**What you will do**
Go through the material and pull out every line with the string "remove" in it.

— Start —

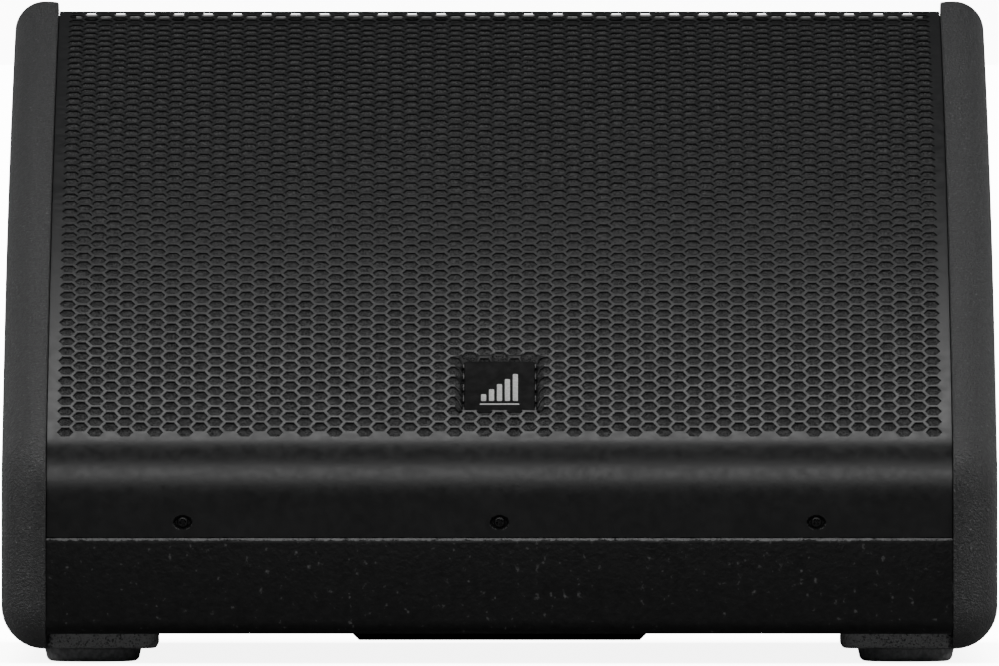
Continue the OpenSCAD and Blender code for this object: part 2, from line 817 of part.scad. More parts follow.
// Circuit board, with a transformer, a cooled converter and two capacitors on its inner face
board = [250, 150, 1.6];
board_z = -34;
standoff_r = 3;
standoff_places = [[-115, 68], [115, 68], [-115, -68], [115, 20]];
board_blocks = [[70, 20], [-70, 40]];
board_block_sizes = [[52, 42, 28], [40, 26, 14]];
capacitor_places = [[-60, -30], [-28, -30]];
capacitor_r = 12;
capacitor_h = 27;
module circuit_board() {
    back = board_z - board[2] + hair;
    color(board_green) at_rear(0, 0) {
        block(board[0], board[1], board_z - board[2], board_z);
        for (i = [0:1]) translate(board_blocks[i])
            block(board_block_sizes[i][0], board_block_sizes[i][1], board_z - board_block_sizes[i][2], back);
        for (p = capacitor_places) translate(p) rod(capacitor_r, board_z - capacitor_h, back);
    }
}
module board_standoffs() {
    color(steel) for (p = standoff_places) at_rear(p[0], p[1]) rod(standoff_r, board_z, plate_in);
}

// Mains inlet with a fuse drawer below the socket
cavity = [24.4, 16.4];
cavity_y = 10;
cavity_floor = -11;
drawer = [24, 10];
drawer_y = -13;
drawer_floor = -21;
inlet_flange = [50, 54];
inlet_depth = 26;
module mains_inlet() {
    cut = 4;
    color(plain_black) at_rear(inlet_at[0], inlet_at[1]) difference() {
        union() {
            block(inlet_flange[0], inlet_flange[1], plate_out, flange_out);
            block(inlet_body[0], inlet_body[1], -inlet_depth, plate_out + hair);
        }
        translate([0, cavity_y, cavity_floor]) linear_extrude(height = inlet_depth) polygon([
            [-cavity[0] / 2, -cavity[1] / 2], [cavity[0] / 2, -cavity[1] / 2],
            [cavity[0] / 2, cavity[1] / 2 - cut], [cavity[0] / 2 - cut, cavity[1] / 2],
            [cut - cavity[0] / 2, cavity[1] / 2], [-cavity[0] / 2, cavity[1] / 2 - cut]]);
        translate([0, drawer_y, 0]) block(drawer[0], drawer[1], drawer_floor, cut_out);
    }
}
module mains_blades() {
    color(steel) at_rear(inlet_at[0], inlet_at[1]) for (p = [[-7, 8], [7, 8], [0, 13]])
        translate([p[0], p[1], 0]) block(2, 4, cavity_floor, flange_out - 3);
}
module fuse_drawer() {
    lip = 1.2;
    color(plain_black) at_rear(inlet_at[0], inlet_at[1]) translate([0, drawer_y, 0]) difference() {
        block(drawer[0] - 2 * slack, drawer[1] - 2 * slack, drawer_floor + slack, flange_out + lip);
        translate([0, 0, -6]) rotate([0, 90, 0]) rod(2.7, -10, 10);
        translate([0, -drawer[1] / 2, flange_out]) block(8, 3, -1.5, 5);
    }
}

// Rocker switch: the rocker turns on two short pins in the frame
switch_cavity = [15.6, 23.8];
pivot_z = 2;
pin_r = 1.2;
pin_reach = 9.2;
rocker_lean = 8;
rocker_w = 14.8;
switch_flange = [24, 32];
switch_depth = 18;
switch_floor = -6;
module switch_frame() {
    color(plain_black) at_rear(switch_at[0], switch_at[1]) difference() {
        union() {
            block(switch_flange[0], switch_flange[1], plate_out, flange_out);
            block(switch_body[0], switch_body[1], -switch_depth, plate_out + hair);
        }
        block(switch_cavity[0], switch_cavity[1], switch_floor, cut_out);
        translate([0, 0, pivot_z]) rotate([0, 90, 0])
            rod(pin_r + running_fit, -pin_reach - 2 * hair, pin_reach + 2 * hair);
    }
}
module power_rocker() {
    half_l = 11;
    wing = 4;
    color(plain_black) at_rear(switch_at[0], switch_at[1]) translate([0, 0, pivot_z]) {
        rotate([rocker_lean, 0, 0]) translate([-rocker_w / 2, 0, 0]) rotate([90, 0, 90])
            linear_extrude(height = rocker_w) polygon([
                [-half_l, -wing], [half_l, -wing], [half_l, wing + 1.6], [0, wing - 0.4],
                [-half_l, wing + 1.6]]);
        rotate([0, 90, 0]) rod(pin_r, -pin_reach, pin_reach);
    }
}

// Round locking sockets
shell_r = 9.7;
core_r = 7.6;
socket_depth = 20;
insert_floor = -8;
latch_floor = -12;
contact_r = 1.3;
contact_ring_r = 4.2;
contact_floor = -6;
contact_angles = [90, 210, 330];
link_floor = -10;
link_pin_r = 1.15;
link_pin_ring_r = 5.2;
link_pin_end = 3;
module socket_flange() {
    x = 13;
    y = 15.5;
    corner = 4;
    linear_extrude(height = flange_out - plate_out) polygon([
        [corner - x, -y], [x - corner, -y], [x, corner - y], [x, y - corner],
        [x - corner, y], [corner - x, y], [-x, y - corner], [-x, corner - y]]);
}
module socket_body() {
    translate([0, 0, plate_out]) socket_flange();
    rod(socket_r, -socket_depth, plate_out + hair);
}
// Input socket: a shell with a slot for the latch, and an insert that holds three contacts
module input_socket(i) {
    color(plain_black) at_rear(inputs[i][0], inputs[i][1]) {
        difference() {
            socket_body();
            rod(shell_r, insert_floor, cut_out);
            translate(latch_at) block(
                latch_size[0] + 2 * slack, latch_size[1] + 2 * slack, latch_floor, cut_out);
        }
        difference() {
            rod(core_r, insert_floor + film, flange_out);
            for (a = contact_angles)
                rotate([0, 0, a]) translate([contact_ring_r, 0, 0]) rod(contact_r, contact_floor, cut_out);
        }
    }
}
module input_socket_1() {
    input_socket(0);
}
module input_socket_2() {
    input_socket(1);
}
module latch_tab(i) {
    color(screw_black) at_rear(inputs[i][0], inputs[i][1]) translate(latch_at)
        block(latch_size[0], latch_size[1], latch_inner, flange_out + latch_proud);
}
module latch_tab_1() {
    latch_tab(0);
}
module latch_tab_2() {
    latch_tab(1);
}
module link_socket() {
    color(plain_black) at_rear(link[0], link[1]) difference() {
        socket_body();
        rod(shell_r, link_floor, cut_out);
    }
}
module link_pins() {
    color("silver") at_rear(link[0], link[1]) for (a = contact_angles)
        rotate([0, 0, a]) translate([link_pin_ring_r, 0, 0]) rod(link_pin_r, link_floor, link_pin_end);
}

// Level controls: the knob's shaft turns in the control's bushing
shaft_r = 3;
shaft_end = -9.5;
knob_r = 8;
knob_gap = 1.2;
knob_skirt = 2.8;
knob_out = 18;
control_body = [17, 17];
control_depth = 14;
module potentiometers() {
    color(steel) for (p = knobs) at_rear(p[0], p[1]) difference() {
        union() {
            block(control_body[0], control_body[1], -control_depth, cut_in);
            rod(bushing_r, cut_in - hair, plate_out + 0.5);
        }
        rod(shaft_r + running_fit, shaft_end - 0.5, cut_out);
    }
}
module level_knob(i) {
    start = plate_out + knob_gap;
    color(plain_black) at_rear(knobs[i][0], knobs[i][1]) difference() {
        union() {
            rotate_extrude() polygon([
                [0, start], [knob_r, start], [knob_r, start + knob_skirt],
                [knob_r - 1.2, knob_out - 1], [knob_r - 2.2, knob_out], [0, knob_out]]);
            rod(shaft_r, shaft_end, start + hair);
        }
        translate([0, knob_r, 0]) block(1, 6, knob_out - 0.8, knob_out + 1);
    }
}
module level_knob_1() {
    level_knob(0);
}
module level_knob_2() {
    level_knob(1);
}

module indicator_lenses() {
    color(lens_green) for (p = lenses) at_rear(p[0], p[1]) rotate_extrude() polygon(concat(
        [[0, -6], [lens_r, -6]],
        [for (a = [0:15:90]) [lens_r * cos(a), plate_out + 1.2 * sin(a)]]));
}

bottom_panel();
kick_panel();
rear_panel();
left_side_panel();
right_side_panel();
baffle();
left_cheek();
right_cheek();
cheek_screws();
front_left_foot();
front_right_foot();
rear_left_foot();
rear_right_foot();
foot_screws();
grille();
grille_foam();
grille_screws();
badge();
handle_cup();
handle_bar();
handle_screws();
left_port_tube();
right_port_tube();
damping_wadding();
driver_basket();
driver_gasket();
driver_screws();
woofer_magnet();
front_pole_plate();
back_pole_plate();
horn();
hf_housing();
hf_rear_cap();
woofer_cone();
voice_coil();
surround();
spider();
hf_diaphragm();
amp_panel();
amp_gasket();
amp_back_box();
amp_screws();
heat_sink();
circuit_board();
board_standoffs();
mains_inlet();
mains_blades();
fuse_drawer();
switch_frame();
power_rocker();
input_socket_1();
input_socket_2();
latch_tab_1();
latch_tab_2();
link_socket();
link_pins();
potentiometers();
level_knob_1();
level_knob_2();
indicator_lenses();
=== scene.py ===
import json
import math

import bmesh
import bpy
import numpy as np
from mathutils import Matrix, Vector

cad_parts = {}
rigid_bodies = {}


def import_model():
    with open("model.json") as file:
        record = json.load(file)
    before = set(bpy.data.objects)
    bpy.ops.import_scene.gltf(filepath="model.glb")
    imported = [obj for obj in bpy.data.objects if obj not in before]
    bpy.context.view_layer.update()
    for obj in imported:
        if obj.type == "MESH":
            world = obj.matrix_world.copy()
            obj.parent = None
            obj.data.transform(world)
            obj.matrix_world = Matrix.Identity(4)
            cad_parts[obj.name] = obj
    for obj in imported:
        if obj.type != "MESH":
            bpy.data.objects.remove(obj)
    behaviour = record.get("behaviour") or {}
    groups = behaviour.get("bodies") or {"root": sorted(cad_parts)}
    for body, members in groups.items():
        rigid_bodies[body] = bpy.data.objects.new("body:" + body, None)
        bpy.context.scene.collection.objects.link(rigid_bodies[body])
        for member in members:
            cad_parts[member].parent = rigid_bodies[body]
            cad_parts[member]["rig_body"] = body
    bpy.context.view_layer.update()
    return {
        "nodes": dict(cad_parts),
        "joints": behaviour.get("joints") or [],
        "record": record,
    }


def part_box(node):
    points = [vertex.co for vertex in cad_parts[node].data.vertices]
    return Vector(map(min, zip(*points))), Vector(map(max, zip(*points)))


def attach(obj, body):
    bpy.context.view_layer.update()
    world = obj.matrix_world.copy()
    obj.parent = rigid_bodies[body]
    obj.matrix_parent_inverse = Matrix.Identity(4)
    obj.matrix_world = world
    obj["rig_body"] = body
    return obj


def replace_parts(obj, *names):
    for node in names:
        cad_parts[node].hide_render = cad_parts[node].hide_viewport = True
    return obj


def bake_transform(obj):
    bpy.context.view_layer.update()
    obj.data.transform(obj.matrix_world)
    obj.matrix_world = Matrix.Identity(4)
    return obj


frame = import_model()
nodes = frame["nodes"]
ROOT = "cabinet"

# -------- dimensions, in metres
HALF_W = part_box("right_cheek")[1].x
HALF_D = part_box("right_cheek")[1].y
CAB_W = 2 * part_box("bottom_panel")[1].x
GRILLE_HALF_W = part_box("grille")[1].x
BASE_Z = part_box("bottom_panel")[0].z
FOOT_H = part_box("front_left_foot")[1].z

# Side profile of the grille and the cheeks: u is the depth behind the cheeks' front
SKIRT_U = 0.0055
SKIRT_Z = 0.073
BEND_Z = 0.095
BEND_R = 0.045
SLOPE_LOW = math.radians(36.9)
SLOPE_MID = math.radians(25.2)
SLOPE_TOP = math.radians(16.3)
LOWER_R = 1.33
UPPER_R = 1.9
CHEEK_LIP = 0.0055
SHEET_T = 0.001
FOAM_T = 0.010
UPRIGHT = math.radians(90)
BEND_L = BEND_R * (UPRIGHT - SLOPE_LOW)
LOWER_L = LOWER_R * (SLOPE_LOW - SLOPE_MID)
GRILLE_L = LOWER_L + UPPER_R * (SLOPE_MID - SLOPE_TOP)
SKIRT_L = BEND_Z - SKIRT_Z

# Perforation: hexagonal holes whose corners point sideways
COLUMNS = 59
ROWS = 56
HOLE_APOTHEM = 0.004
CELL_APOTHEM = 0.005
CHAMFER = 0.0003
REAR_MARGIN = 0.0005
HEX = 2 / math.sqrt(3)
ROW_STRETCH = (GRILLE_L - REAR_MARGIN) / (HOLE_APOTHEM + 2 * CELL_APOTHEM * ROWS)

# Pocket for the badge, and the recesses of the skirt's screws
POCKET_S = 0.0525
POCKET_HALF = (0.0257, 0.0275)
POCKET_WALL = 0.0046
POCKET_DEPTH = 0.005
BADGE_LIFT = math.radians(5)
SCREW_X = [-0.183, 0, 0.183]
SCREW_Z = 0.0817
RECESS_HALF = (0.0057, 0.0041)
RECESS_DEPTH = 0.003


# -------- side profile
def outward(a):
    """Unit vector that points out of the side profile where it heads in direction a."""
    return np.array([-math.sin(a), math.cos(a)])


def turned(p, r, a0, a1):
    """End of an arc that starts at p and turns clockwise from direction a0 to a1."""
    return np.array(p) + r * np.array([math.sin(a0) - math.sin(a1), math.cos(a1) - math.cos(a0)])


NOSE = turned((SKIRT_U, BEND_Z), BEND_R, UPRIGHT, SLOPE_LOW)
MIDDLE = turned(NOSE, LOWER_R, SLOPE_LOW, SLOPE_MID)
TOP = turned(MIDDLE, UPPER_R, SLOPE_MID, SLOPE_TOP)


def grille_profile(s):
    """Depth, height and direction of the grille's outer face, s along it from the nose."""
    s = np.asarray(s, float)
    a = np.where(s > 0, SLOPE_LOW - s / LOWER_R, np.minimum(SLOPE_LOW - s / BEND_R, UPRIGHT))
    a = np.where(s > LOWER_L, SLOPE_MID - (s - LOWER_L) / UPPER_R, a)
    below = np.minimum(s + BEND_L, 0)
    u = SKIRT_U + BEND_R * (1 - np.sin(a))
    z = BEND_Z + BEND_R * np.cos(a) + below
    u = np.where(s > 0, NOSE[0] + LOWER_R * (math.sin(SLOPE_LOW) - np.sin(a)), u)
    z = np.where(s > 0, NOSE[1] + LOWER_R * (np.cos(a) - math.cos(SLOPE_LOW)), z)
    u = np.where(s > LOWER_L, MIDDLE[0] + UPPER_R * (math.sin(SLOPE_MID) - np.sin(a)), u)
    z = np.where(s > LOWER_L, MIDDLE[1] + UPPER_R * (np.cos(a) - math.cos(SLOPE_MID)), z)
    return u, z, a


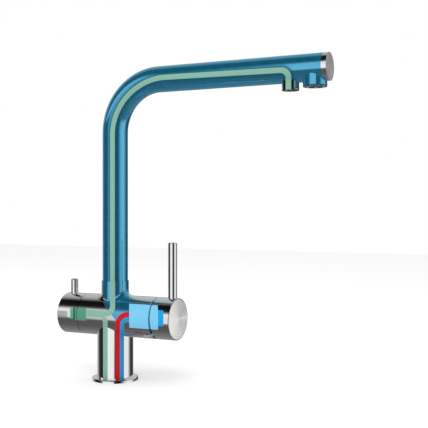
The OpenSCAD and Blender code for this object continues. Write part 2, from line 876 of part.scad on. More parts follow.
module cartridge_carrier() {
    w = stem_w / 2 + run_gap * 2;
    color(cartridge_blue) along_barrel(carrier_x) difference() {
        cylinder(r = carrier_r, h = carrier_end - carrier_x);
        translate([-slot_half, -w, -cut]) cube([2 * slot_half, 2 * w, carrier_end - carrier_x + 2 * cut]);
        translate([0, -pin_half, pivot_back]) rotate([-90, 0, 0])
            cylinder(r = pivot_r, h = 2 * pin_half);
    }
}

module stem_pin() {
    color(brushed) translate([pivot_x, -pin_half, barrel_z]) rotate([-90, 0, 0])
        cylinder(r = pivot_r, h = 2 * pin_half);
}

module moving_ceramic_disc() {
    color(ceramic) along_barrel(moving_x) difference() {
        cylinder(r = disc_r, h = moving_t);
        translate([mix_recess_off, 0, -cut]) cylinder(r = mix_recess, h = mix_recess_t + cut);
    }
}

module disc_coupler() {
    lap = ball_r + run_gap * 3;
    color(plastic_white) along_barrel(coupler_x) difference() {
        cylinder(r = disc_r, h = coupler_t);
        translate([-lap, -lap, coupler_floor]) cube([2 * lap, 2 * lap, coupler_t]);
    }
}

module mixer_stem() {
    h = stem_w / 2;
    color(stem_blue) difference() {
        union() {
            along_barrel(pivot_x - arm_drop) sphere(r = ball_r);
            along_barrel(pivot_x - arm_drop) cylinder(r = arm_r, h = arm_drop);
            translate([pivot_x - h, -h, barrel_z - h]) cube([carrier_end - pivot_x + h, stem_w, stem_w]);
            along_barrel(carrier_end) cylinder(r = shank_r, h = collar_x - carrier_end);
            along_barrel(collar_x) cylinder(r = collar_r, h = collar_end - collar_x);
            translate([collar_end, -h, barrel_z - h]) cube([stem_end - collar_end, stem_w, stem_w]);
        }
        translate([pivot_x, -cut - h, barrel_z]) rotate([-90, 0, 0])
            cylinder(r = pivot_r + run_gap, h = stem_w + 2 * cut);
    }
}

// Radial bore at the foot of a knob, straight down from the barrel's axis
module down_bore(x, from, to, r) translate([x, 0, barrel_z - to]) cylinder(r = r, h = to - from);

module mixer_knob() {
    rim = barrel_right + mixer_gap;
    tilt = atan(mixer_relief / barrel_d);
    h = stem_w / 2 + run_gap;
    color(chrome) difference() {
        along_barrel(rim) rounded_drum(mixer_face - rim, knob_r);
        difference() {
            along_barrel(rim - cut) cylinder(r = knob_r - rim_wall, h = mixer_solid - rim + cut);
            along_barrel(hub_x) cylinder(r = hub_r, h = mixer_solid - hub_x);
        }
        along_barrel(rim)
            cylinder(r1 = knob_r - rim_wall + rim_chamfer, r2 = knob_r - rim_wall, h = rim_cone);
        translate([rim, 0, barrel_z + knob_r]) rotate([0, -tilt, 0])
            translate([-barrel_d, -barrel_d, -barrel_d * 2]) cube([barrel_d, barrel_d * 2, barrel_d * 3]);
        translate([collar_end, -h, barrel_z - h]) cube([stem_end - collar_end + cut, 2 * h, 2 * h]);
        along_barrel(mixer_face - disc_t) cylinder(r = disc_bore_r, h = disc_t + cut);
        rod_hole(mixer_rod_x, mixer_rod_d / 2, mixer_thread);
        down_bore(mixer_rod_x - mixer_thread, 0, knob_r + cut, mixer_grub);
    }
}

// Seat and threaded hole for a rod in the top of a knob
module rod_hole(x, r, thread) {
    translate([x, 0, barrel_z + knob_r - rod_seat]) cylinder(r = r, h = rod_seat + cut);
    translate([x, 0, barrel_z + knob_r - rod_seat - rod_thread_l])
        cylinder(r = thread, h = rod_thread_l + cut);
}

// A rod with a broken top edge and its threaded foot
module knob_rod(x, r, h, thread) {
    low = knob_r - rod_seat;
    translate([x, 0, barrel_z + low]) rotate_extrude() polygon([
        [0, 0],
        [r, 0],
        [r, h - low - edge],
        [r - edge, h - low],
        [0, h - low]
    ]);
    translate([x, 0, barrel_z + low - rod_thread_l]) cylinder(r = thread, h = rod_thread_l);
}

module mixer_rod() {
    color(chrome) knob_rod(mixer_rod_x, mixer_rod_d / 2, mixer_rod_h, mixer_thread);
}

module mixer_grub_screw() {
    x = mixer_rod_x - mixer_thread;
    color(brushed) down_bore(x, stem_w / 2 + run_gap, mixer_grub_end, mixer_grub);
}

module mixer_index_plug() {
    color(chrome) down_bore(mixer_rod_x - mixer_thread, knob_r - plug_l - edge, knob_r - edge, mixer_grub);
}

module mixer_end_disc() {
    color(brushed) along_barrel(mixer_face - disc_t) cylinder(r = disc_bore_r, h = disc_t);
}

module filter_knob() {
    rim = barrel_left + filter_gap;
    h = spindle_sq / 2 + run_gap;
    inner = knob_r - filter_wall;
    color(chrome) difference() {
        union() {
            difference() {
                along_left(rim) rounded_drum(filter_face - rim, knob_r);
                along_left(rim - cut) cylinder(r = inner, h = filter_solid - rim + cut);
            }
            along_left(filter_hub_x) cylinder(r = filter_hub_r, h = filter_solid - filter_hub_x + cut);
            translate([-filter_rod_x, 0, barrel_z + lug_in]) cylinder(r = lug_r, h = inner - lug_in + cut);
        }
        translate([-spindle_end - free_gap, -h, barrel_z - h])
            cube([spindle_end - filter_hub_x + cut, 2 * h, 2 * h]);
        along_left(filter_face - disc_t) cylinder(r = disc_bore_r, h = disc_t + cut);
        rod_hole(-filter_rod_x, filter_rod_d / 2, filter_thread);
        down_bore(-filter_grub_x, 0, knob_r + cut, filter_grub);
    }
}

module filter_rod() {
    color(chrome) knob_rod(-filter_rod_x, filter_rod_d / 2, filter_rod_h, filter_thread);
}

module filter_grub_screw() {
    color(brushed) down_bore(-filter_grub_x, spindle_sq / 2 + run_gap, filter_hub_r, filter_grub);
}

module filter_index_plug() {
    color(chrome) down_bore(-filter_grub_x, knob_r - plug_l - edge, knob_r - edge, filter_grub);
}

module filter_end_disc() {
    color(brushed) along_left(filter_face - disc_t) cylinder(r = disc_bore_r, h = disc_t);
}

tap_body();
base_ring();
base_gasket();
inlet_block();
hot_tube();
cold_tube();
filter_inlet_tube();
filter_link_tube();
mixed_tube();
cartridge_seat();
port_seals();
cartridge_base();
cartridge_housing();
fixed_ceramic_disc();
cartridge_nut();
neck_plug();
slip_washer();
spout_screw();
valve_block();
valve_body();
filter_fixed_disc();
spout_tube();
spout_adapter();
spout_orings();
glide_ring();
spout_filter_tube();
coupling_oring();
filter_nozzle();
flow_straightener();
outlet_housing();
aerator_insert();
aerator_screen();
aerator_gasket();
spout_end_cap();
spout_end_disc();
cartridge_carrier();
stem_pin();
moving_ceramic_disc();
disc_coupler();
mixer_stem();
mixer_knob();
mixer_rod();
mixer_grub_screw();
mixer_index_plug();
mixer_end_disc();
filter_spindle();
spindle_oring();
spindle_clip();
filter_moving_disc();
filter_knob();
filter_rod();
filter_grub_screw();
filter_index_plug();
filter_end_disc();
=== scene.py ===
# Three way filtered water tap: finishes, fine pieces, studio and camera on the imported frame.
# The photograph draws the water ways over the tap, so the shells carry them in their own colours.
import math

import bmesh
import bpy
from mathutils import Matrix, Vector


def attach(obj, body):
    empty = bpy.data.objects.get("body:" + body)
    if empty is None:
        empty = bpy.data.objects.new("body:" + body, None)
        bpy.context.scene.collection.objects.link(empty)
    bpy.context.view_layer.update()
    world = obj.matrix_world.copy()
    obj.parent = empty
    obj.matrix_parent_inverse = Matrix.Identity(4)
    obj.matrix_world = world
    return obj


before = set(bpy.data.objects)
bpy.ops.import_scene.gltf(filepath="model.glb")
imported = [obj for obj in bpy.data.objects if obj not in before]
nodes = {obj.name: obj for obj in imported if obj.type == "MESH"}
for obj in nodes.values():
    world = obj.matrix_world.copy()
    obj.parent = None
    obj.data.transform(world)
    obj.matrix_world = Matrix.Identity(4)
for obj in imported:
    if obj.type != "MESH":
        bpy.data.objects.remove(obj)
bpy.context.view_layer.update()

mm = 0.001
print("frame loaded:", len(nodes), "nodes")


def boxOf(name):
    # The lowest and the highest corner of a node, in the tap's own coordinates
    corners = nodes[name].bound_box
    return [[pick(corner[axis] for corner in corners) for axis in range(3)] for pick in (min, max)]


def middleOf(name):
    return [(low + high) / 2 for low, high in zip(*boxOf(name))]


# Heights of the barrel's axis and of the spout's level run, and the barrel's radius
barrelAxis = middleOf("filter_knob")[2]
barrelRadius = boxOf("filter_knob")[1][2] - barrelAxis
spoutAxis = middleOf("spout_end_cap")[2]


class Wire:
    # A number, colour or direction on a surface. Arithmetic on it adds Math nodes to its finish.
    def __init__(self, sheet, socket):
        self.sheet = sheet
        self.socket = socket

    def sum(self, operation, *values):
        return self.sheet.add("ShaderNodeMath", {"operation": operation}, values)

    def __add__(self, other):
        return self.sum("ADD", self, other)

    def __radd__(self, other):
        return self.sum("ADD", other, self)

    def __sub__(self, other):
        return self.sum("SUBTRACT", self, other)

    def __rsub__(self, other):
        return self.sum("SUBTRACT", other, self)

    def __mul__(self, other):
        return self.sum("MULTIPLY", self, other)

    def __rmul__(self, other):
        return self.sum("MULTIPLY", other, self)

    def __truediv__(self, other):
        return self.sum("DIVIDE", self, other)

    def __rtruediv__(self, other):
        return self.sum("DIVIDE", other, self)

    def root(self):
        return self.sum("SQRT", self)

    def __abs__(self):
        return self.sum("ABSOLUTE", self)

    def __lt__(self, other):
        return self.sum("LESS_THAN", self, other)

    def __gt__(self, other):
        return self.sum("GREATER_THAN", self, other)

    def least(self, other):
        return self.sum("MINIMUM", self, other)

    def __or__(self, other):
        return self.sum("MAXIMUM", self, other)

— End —

**Correct response**
            bpy.data.objects.remove(obj)
        bpy.data.objects.remove(obj)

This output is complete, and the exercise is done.